Mais qui sont-ils, ces initiateurs du mouvement ? Et que réclament-ils ? À l'origine du hashtag « Sakker Khattak », Abbas Zahri, membre du Hezbollah, ne cache pas son appartenance au parti de Dieu. « Cela doit-il m'empêcher d'avoir des revendications citoyennes ? » demande à L'Orient-le Jour ce militant de la société civile, qui a activement participé aux mouvements de protestation liés à la crise des déchets, en 2015. « Le parti n'a rien à voir avec cela. D'ailleurs, ce n'est pas ainsi qu'il agit », assure-t-il. L'idée d'un mouvement contre les compagnies de téléphonie mobile germait déjà en octobre. « J'ai décidé de le reporter suite à l'élection présidentielle », avoue-t-il. Au passage, il a pris connaissance d'un mouvement parallèle, « Rah Sakker Khatté », qui avait l'intention de mener également campagne.
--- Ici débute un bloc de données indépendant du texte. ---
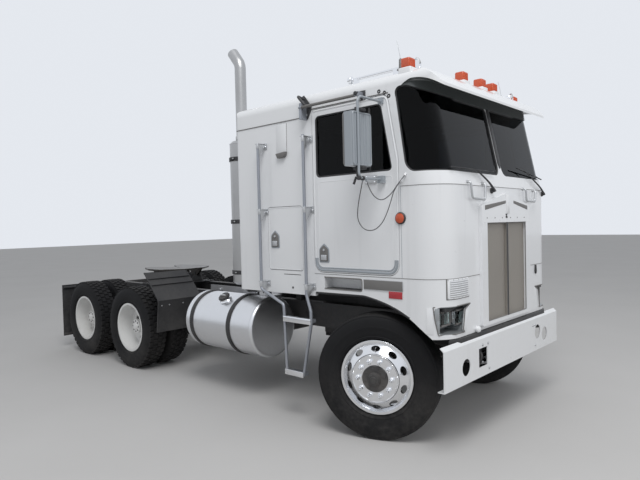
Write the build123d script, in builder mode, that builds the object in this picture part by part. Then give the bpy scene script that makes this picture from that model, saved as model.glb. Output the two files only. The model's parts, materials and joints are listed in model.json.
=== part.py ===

C'est ainsi que les deux mouvements ont joint leurs efforts, dimanche dernier, sans pour autant se connaître, forts de leurs revendications communes : annuler l'obligation de recharge mensuelle de la carte prépayée, annuler la charge de 4 dollars liée à l'identification du correspondant qui appelle, et enfin, réduire le tarif de la minute ou de la communication. Seule ombre au tableau, deux personnes affirment aujourd'hui être à l'origine du hashtag « Rah sakker khatté », Ali Hawili et Firas Bou Hatoum. D'autres noms émergent aussi. Mais déjà, Abbas Zahri et Ali Hawili attendent d'être reçus par le ministre des Télécoms, tout en préparant ensemble la prochaine campagne. Affaire à suivre.